The Association for Decentralised Energy (ADE) says policies have frequently been designed without considering the perspective of consumers, resulting in an “incoherent patchwork” of overlapping, poorly coordinated and confusing measures.
“Energy policy was built in silos at a time when the system was centralised and with few players, but this approach no longer works when thousands of businesses and millions of homes are vital to making a low-carbon energy system a reality,” said ADE director Tim Rotheray.
“Those who try and navigate the system and take energy-related decisions – to invest in energy efficiency, to move to lower carbon heating or renewable power generation – often find a complex puzzle of choices and no overall steer to guide their decision-making.”
The report, titled Solving the Energy Puzzle for Users, calls for consumers to be put at the heart of a new policy and regulatory framework.
It says consumers should be free to compete to provide services to the energy system and rewarded fairly for doing so.
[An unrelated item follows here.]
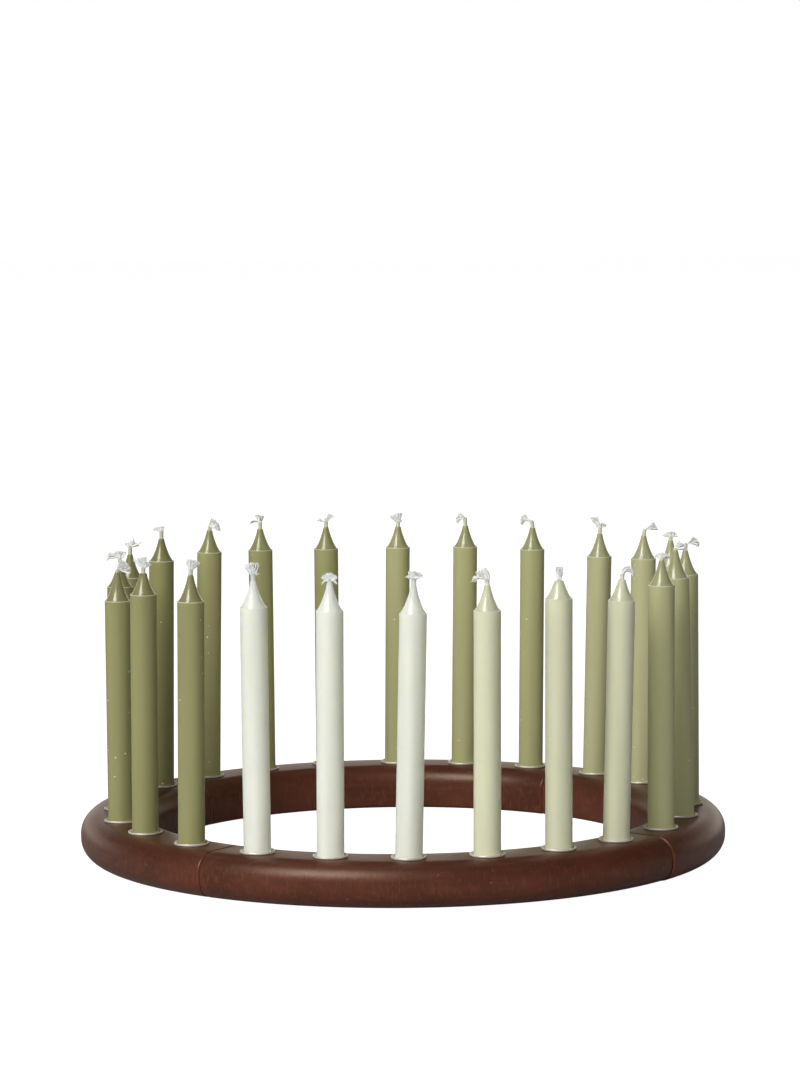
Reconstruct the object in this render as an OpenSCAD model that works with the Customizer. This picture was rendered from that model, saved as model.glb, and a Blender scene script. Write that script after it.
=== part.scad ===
// Advent candle holder: a wreath of four loose wooden quarters, pinned end to end with dowels.
// Each quarter carries six thin metal cups, and a slim candle stands in each cup.
// The origin is the centre of the ring on the table. The four seams lie on the X and Y axes.

/* [Wooden ring] */
// Diameter of the circle that the candles stand on
pitch_d = 288; // [275:1:400]
// Wood outside that circle
wood_outside = 17.8; // [14:0.1:30]
// Wood inside that circle
wood_inside = 19.2; // [14:0.1:30]
// Height of the wood
ring_h = 22; // [20:0.5:40]
// Rounding of the outer top edge
outer_top_round = 10.2; // [2:0.1:12]
// Rounding of the outer bottom edge
outer_foot_round = 9.5; // [2:0.5:11]
// Rounding of the inner top edge
inner_top_round = 9.5; // [2:0.5:11]
// Rounding of the inner bottom edge
inner_foot_round = 2; // [1:0.5:8]
// Least flat wood between a candle's socket and the roundings of the top edges
socket_margin = 0.2; // [0.1:0.05:1]
// Wood along the ring between a dowel's hole and the nearest socket, before the sockets stray
seam_margin = 3.406193; // [2.5:0.000001:8]
// Gap between two quarters at a seam
seam_gap = 0.3; // [0.1:0.1:1]
// Bevel that eases the edges of a quarter's two ends
end_ease = 1.1; // [0.6:0.1:2]
// How far the back right quarter stands out past its neighbours
proud = 0.9; // [0:0.1:1.5]
// Step that the hand drilled sockets stray by
stray = 1; // [0:0.1:1.2]

/* [Dowels] */
// Diameter of the dowel in each seam
dowel_d = 6; // [4:0.5:8]
// Length of a dowel
dowel_l = 18; // [12:1:18]
// Radial clearance of a dowel in its holes
dowel_fit = 0.05; // [0.02:0.01:0.1]
// Room left past each end of a dowel
dowel_end_room = 0.4; // [0.2:0.1:1]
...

They should be given clear information about what they can do and what the system needs from them.
The report also recommends a focus on “outcomes, not outputs”.
Rotheray added: “To deliver a system where energy users are able to participate in and benefit from the transition to a low carbon economy, there has to be a re-think about how policy and regulation are designed.
“The future system must meet users’ needs, be seen to be fair and re-build user trust.
“This vision, where energy customers are at the heart of the energy system and its policy framework, is a vital part of delivering energy system decarbonisation.”